#### [Written task]
Repeat the material below exactly, line for line.

#### [Raw data]
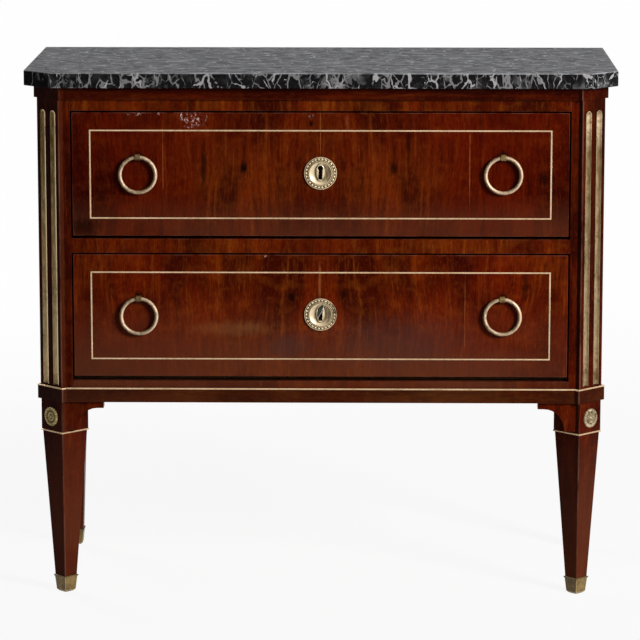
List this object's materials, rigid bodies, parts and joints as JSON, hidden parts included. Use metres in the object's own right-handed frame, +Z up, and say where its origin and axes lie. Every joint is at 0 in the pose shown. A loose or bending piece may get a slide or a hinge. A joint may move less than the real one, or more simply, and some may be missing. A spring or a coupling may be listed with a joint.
{
  "type": "commode chest",
  "caption": "Chest of drawers with a marble top, canted fluted corner posts, tapered legs, inlaid brass lines, ring pulls and round keyhole plates.",
  "frame": {"origin": "on the floor under the middle of the marble slab", "axes": "+X to the right seen from the front, +Y to the back, +Z up"},
  "size_m": [0.92, 0.41, 0.832],
  "materials": {
    "mahogany": "French-polished figured mahogany veneer, glossy",
    "pine": "bare aged pine",
    "brass": "old satin brass, slightly tarnished",
    "marble": "polished dark grey marble with pale veins",
    "lock_iron": "dull wrought iron"
  },
  "bodies": {
    "case": {"marble_top": "marble", "frieze_moulding": "mahogany", "plinth_moulding": "mahogany", "plinth_brass_strip": "brass", "front_leg_left": "mahogany", "front_leg_right": "mahogany", "bracket_left": "mahogany", "bracket_right": "mahogany", "collar_front_left": "brass", "collar_front_right": "brass", "foot_cap_front_left": "brass", "foot_cap_front_right": "brass", "flute_lining_left_outer": "brass", "flute_lining_left_inner": "brass", "flute_lining_right_outer": "brass", "flute_lining_right_inner": "brass", "rosette_left": "brass", "rosette_right": "brass", "back_leg_left": "mahogany", "back_leg_right": "mahogany", "collar_back_left": "brass", "collar_back_right": "brass", "foot_cap_back_left": "brass", "foot_cap_back_right": "brass", "side_panel_left": "mahogany", "side_panel_right": "mahogany", "back_panel": "pine", "top_rail": "mahogany", "middle_rail": "mahogany", "bottom_rail": "mahogany", "dust_board": "pine", "bottom_board": "pine", "top_board": "pine"},
    "upper_drawer": {"upper_drawer_front": "mahogany", "upper_drawer_string": "brass", "upper_drawer_side_left": "pine", "upper_drawer_side_right": "pine", "upper_drawer_back": "pine", "upper_drawer_bottom": "pine", "upper_escutcheon": "brass", "upper_lock_case": "lock_iron", "upper_pull_eye_left": "brass", "upper_pull_eye_right": "brass"},
    "upper_bolt": {"upper_lock_bolt": "lock_iron"},
    "upper_ring_left": {"upper_ring_left": "brass"},
    "upper_ring_right": {"upper_ring_right": "brass"},
    "lower_drawer": {"lower_drawer_front": "mahogany", "lower_drawer_string": "brass", "lower_drawer_side_left": "pine", "lower_drawer_side_right": "pine", "lower_drawer_back": "pine", "lower_drawer_bottom": "pine", "lower_escutcheon": "brass", "lower_lock_case": "lock_iron", "lower_pull_eye_left": "brass", "lower_pull_eye_right": "brass"},
    "lower_bolt": {"lower_lock_bolt": "lock_iron"},
    "lower_ring_left": {"lower_ring_left": "brass"},
    "lower_ring_right": {"lower_ring_right": "brass"}
  },
  "joints": [
    {"name": "upper_drawer_slide", "type": "slide", "parent": "case", "child": "upper_drawer", "axis": [0, -1, 0], "range_m": [0, 0.26]},
    {"name": "upper_bolt_throw", "type": "slide", "parent": "upper_drawer", "child": "upper_bolt", "axis": [0, 0, 1], "range_m": [0, 0.008]},
    {"name": "upper_ring_left_swing", "type": "hinge", "parent": "upper_drawer", "child": "upper_ring_left", "pos_m": [-0.283, -0.1895, 0.6995], "axis": [-1, 0, 0], "range_deg": [-3, 183]},
    {"name": "upper_ring_right_swing", "type": "hinge", "parent": "upper_drawer", "child": "upper_ring_right", "pos_m": [0.283, -0.1895, 0.6995], "axis": [-1, 0, 0], "range_deg": [-3, 183]},
    {"name": "lower_drawer_slide", "type": "slide", "parent": "case", "child": "lower_drawer", "axis": [0, -1, 0], "range_m": [0, 0.26]},
    {"name": "lower_bolt_throw", "type": "slide", "parent": "lower_drawer", "child": "lower_bolt", "axis": [0, 0, 1], "range_m": [0, 0.008]},
    {"name": "lower_ring_left_swing", "type": "hinge", "parent": "lower_drawer", "child": "lower_ring_left", "pos_m": [-0.283, -0.1895, 0.4775], "axis": [-1, 0, 0], "range_deg": [-3, 183]},
    {"name": "lower_ring_right_swing", "type": "hinge", "parent": "lower_drawer", "child": "lower_ring_right", "pos_m": [0.283, -0.1895, 0.4775], "axis": [-1, 0, 0], "range_deg": [-3, 183]}
  ]
}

#### [Task response]
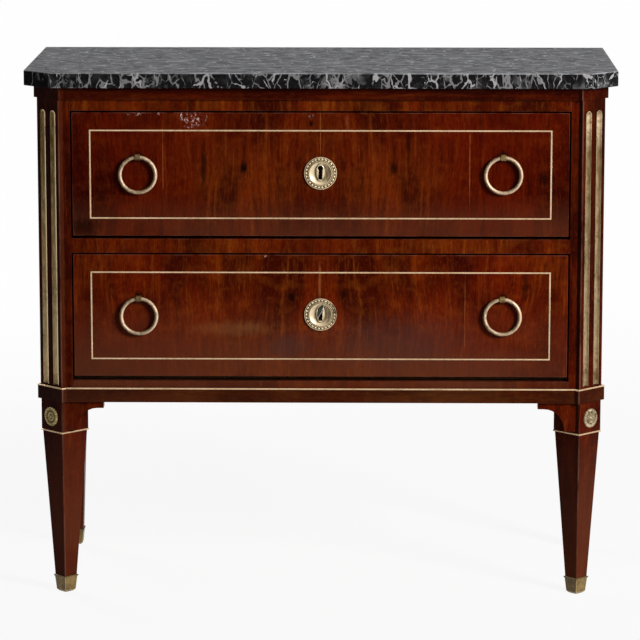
List this object's materials, rigid bodies, parts and joints as JSON, hidden parts included. Use metres in the object's own right-handed frame, +Z up, and say where its origin and axes lie. Every joint is at 0 in the pose shown. A loose or bending piece may get a slide or a hinge. A joint may move less than the real one, or more simply, and some may be missing. A spring or a coupling may be listed with a joint.
{
  "type": "commode chest",
  "caption": "Chest of drawers with a marble top, canted fluted corner posts, tapered legs, inlaid brass lines, ring pulls and round keyhole plates.",
  "frame": {"origin": "on the floor under the middle of the marble slab", "axes": "+X to the right seen from the front, +Y to the back, +Z up"},
  "size_m": [0.92, 0.41, 0.832],
  "materials": {
    "mahogany": "French-polished figured mahogany veneer, glossy",
    "pine": "bare aged pine",
    "brass": "old satin brass, slightly tarnished",
    "marble": "polished dark grey marble with pale veins",
    "lock_iron": "dull wrought iron"
  },
  "bodies": {
    "case": {"marble_top": "marble", "frieze_moulding": "mahogany", "plinth_moulding": "mahogany", "plinth_brass_strip": "brass", "front_leg_left": "mahogany", "front_leg_right": "mahogany", "bracket_left": "mahogany", "bracket_right": "mahogany", "collar_front_left": "brass", "collar_front_right": "brass", "foot_cap_front_left": "brass", "foot_cap_front_right": "brass", "flute_lining_left_outer": "brass", "flute_lining_left_inner": "brass", "flute_lining_right_outer": "brass", "flute_lining_right_inner": "brass", "rosette_left": "brass", "rosette_right": "brass", "back_leg_left": "mahogany", "back_leg_right": "mahogany", "collar_back_left": "brass", "collar_back_right": "brass", "foot_cap_back_left": "brass", "foot_cap_back_right": "brass", "side_panel_left": "mahogany", "side_panel_right": "mahogany", "back_panel": "pine", "top_rail": "mahogany", "middle_rail": "mahogany", "bottom_rail": "mahogany", "dust_board": "pine", "bottom_board": "pine", "top_board": "pine"},
    "upper_drawer": {"upper_drawer_front": "mahogany", "upper_drawer_string": "brass", "upper_drawer_side_left": "pine", "upper_drawer_side_right": "pine", "upper_drawer_back": "pine", "upper_drawer_bottom": "pine", "upper_escutcheon": "brass", "upper_lock_case": "lock_iron", "upper_pull_eye_left": "brass", "upper_pull_eye_right": "brass"},
    "upper_bolt": {"upper_lock_bolt": "lock_iron"},
    "upper_ring_left": {"upper_ring_left": "brass"},
    "upper_ring_right": {"upper_ring_right": "brass"},
    "lower_drawer": {"lower_drawer_front": "mahogany", "lower_drawer_string": "brass", "lower_drawer_side_left": "pine", "lower_drawer_side_right": "pine", "lower_drawer_back": "pine", "lower_drawer_bottom": "pine", "lower_escutcheon": "brass", "lower_lock_case": "lock_iron", "lower_pull_eye_left": "brass", "lower_pull_eye_right": "brass"},
    "lower_bolt": {"lower_lock_bolt": "lock_iron"},
    "lower_ring_left": {"lower_ring_left": "brass"},
    "lower_ring_right": {"lower_ring_right": "brass"}
  },
  "joints": [
    {"name": "upper_drawer_slide", "type": "slide", "parent": "case", "child": "upper_drawer", "axis": [0, -1, 0], "range_m": [0, 0.26]},
    {"name": "upper_bolt_throw", "type": "slide", "parent": "upper_drawer", "child": "upper_bolt", "axis": [0, 0, 1], "range_m": [0, 0.008]},
    {"name": "upper_ring_left_swing", "type": "hinge", "parent": "upper_drawer", "child": "upper_ring_left", "pos_m": [-0.283, -0.1895, 0.6995], "axis": [-1, 0, 0], "range_deg": [-3, 183]},
    {"name": "upper_ring_right_swing", "type": "hinge", "parent": "upper_drawer", "child": "upper_ring_right", "pos_m": [0.283, -0.1895, 0.6995], "axis": [-1, 0, 0], "range_deg": [-3, 183]},
    {"name": "lower_drawer_slide", "type": "slide", "parent": "case", "child": "lower_drawer", "axis": [0, -1, 0], "range_m": [0, 0.26]},
    {"name": "lower_bolt_throw", "type": "slide", "parent": "lower_drawer", "child": "lower_bolt", "axis": [0, 0, 1], "range_m": [0, 0.008]},
    {"name": "lower_ring_left_swing", "type": "hinge", "parent": "lower_drawer", "child": "lower_ring_left", "pos_m": [-0.283, -0.1895, 0.4775], "axis": [-1, 0, 0], "range_deg": [-3, 183]},
    {"name": "lower_ring_right_swing", "type": "hinge", "parent": "lower_drawer", "child": "lower_ring_right", "pos_m": [0.283, -0.1895, 0.4775], "axis": [-1, 0, 0], "range_deg": [-3, 183]}
  ]
}